I am wondering if this pump would be sanitary for transferring wort (mostly from the fermenter to the keg, to take the place of a pressure transfer): https://us.vwr.com/store/product/4787998/vwr-chemical-transfer-pump-variable-flow

I did some basic digging, and it seems all the materials used to make it would be food-safe. Does anybody notice anything that would be a big no-no?

The only reason I am even looking at this pump is because I would get a HUGE discount through my work. Please let me know what you think!

Thank you.
 
Two things I see.

1. Even with a 50% work discount. That pump is still $250 bucks. I can think of 100 better things I'd buy for my brewery at that price.

2. I'd be worried about oxidation. It's still a pump and if you get it 98% primed your still beating air into you beer. If the intake pulls air, it's getting beat into your beer. Commercial breweries move beer from tanks with CO2. I'm sure a pump would be cheaper but there is a reason why they use CO2.

I move all my beer at home with CO2. A racking cane, one orange carboy cap, mini-regulator off Ebay, paintball CO2 tank off Craigslist, and 1# of CO2. I can pump a carboy empty in just a few minutes. Cost me less than 100 bucks easily.
 
You can also place the fermentor above the keg and use the pressure to start the siphon. Very little CO2 would be needed to start the liquid moving.

Or if you have a plastic or stainless fermentor, you can add a port for less than $250.
 
Two things I see.

1. Even with a 50% work discount. That pump is still $250 bucks. I can think of 100 better things I'd buy for my brewery at that price.

2. I'd be worried about oxidation. It's still a pump and if you get it 98% primed your still beating air into you beer. If the intake pulls air, it's getting beat into your beer. Commercial breweries move beer from tanks with CO2. I'm sure a pump would be cheaper but there is a reason why they use CO2.

I move all my beer at home with CO2. A racking cane, one orange carboy cap, mini-regulator off Ebay, paintball CO2 tank off Craigslist, and 1# of CO2. I can pump a carboy empty in just a few minutes. Cost me less than 100 bucks easily.

First, let me agree with you that CO2 is the best way to move the beer without risk of oxidation - especially at homebrew scale. However, I do want to point out that commercial breweries definitely use pumps to transfer from conicals to bright tanks. I know because I have helped do those transfers. In these cases, the pumps, lines, manifolds, and brights are first cleaned and sanitized with nitric acid, and then peracetic acid. Beer is brought into the lines without vacating them first. At the bright tank, you are watching to see the water vacate and then beer start to flow. Once you see it change over, you open the valve to the bright and close the dump valve. There is very little to any air in the system in this way. It's also the same pump used during normal CIP operations (and it's a big one).

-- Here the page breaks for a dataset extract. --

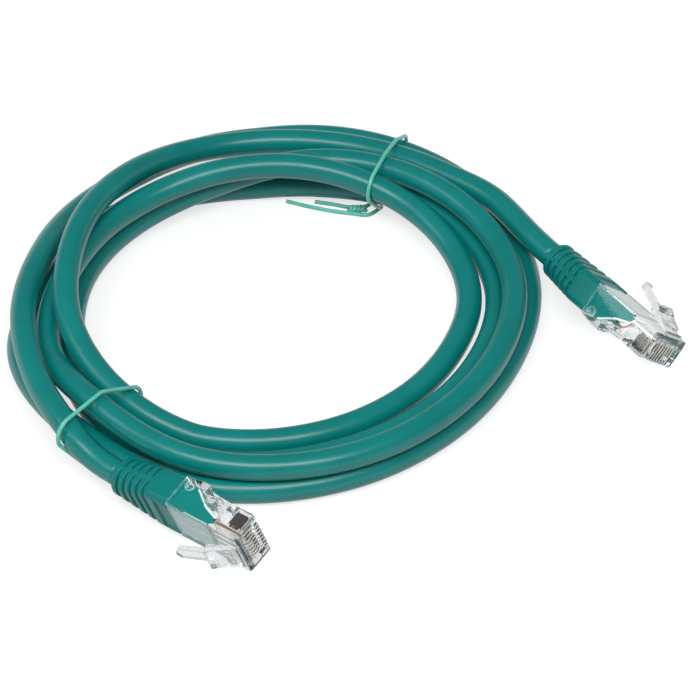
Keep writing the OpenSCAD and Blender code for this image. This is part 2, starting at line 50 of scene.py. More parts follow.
COIL_R = 40.0
LAY_GAP = 0.55
PITCH = JACKET_D + LAY_GAP
TABLE_Z = 0.4 * JACKET_D
COIL_CENTRE = (-19.3, 11.1)
COIL_START = -135.0
STATIONS = 12
RINGS = 24
# A lane is a place outward from the innermost lane, and a layer a place up from the
# table, both in steps of one pitch. Each row is one turn.
LANES = [
    [3.2, 2.3, 1.9, 2.7, 3.7, 4.0, 3.7, 3.0, 2.3, 2.2, 2.5, 2.8],
    [2.6, 2.5, 1.5, 1.6, 1.1, 1.1, 1.8, 1.8, 1.3, 1.1, 1.2, 1.6],
    [1.6, 0.6, 0.5, 0.6, 0.5, 1.3, 1.9, 2.2, 2.1, 2.2, 2.5, 2.5],
    [1.9, 1.5, 0.6, 0.4, 0.0, 0.2, 0.8, 0.8, 0.2, 0.0, 0.1, 0.4],
    [0.6, 0.7, 0.6, 1.2, 2.5, 2.7, 2.9],
]
LAYERS = [
    [1.2, 1.5, 1.2, 0.3, 0.0, 0.3, 0.3, 0.0, 0.0, 0.0, 0.0, 0.0],
    [0.3, 0.3, 0.0, 0.0, 0.0, 0.3, 0.3, 0.0, 0.0, 0.0, 0.0, 0.0],
    [0.3, 0.0, 0.2, 0.3, 0.9, 1.3, 1.3, 1.0, 1.1, 1.0, 1.0, 1.0],
    [1.3, 0.7, 1.3, 1.3, 1.8, 1.7, 0.9, 0.2, 0.0, 0.0, 0.0, 0.0],
    [0.7, 1.6, 2.3, 2.0, 1.0, 1.0, 1.1],
]

# Each plug's origin and rotation: +X runs from the boot to the nose, +Z to the latch
PLUGS = {
    "a": ((-37.0, -54.7, 7.6), (109.0, -5.3, -41.4)),
    "b": ((52.5, 11.7, 7.7), (-41.0, 2.5, -53.6)),
}
BOOT_TAIL = 16.2

TIE_D = 0.9
TIE_GAP = 0.45
TIE_LEFT_TURN = -0.009
TIE_TOP_TURN = 0.458
TIE_TOP_LEAN = -0.0006  # turns for each millimetre away from the middle of the lanes
MIDDLE_LANE = 2
BAND_STEPS = 48
UNDER_LEFT, TUCK_LEFT = 265, 30
UNDER_TOP, TUCK_TOP = 260, 80

# ---- Camera ----

CAMERA_TARGET = Vector((-1.8, 3.1, 0.0)) * MM
CAMERA_DISTANCE = 0.86
CAMERA_ELEVATION = math.radians(40.0)
CAMERA_FIELD = math.radians(10.06)


def add_object(name, data):
    obj = bpy.data.objects.new(name, data)
    bpy.context.scene.collection.objects.link(obj)
    return obj


def make_camera():
    data = bpy.data.cameras.new("camera")
    data.sensor_width = 36.0
    data.lens = data.sensor_width / (2 * math.tan(CAMERA_FIELD / 2))
    data.clip_start = 0.05
    data.clip_end = 20.0
    camera = add_object("camera", data)
    back = Vector((0.0, -math.cos(CAMERA_ELEVATION), math.sin(CAMERA_ELEVATION)))
    camera.location = CAMERA_TARGET + CAMERA_DISTANCE * back
    camera.rotation_euler = (-back).to_track_quat("-Z", "Y").to_euler()
    bpy.context.scene.camera = camera


make_camera()

# ---- Paths ----


def unit(v):
    v = np.asarray(v, float)
    return v / np.linalg.norm(v)


def turned(angles):
    """Matrix of a rotation about X, then Y, then Z, in degrees."""
    (sx, sy, sz), (cx, cy, cz) = (f(np.radians(angles)) for f in (np.sin, np.cos))
    about_x = np.array([[1, 0, 0], [0, cx, -sx], [0, sx, cx]])
    about_y = np.array([[cy, 0, sy], [0, 1, 0], [-sy, 0, cy]])
    about_z = np.array([[cz, -sz, 0], [sz, cz, 0], [0, 0, 1]])
    return about_z @ about_y @ about_x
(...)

I don't know if all breweries operate this way, but my guess is probably so. Filling 120 barrel fermenters using CO2 would be expensive and likely require insane pressures as it fills. At a homebrew scale however, CO2 is cost effective and works well.
 
Typically for moving fermented beer/wine, you want a self-priming diaphragm pump, which puts low amounts of shear on the beer, and doesn't beat oxygen into it or have a risk of cavitation.

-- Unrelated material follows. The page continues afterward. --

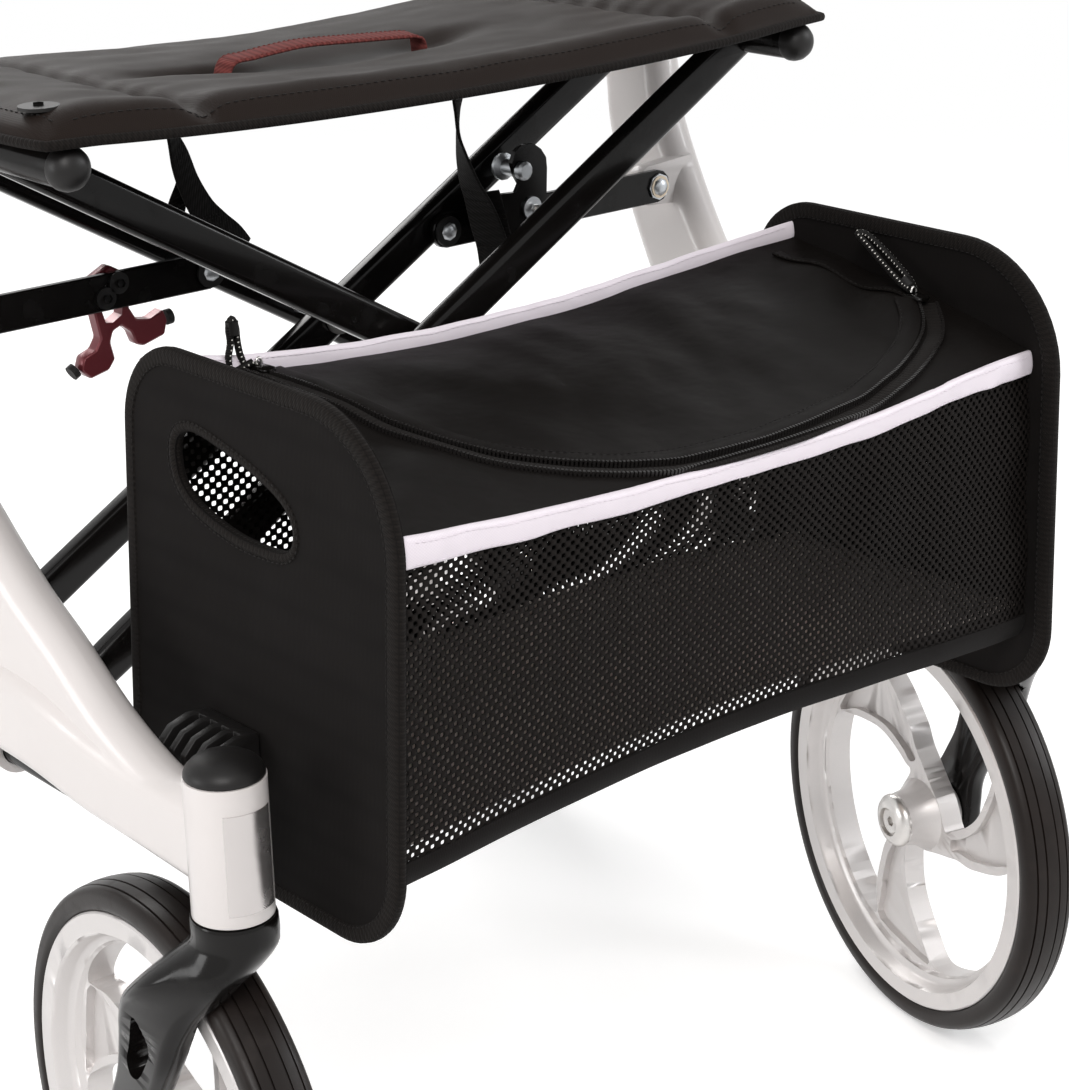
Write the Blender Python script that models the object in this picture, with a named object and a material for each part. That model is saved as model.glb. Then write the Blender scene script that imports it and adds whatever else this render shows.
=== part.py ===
"""Folding four-wheeled walking frame with a seat, front bag and cross brace, at real size.

Sizes are in millimetres until mesh_object() writes metres. X runs across the frame (the side at -X
is called near, the side at +X far), -Y is the front and +Z is up. The floor is z = 0.
"""

import math

import bmesh
import bpy
from mathutils import Matrix, Vector

MM = 0.001
SIDES = (("near", -1), ("far", 1))
X, Y, Z = Vector((1, 0, 0)), Vector((0, 1, 0)), Vector((0, 0, 1))
GAP = 0.3

# Side frames
ARM_X = 248.0
UPPER_X = 264.0
LOWER_TUBE_X = 256.0
FRAME_DEPTH = 25.0
HEAD_Y = -298.0
HEAD_BOTTOM = 270.5
HEAD_TOP = 334.0
HEAD_RADIUS = 18.0
POST_LEAN = math.radians(18)
TUBE_TOP = Vector((0, 90, 812))
POST_RADIUS = 10.0
POST_BORE = 10.4
POST_DEPTH = 150.0
POST_OUT = 78.0

# Wheels
FRONT_RADIUS = 125.3
REAR_RADIUS = 100.0
TYRE_HALF_WIDTH = 15.0
TRAIL = 67.0
FORK_YAW = {"near": math.radians(4.2), "far": math.radians(13.9)}
WHEEL_SPIN = {"near": math.radians(-27), "far": 0.0}
REAR_AXLE = Vector((0, 232, REAR_RADIUS))
REAR_WHEEL_X = 284.0
AXLE_RADIUS = 5.0
AXLE_X = 250.0
BRAKE_PIVOT = (168.0, 246.0)
LEG_FACE_X = 264.5
FRONT_SEGMENTS = 26
REAR_SEGMENTS = 20

# Cross brace: both sets hinge on the lower rails and on each other at the middle
LOWER_PIVOT_X = 236.0
LOWER_PIVOT_Z = 279.0
RAIL_X = 222.0
RAIL_Z = 567.0
RAIL_RADIUS = 9.5
RAIL_FRONT = -163.0
RAIL_REAR = 38.0
BRACE_SLOPE = 0.5872
LEG_WIDTH = 20.0
LEG_DEPTH = 12.0
LEG_A_Y = (-125.0, -44.0)
LEG_B_Y = (-108.0, -8.0)
CROSSING_Z = RAIL_Z - BRACE_SLOPE * RAIL_X
BOLT_RADIUS = 4.0

# Guide links between the side frames and the legs
LINK_OUTER_X = 225.0
LINK_INNER_X = 70.5
LINK_Z = 472.0
LINK_HALF_HEIGHT = 9.4
LINK_DEPTH = 4.0
LINK_Y = {"near": -35.4, "far": -52.8}

# Bag: its end panels lean outwards at the bottom, and the far end reaches further forward
PANEL_TOP_X = 200.0
PANEL_BOTTOM_X = 208.5
PANEL_DEPTH = 4.0
BAG_FRONT = -364.0
BAG_REAR = -159.0
BAG_BOTTOM = 252.0
BAG_TOP = 489.5
BAG_SKEW = 4.0
WALL = 2.5
HOOK_Z = 337.0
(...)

Something like this is what's generally sold for this job, and is significantly cheaper than your option above.
 
Delrin (polyacetal) is fairly susceptible to attack by acids, especially phosphoric acid, so acid sanitizers would not be advisable (Starsan). Bleach and hydrogen peroxide also attack Delrin. The breakdown product of Delrin is formaldehyde (or paraformaldehydes). Don't want to sound like an alarmist, but I would go for another material, like PTFE for the wetted parts.

Even with our VWR discount, that pump is quoted out at $360.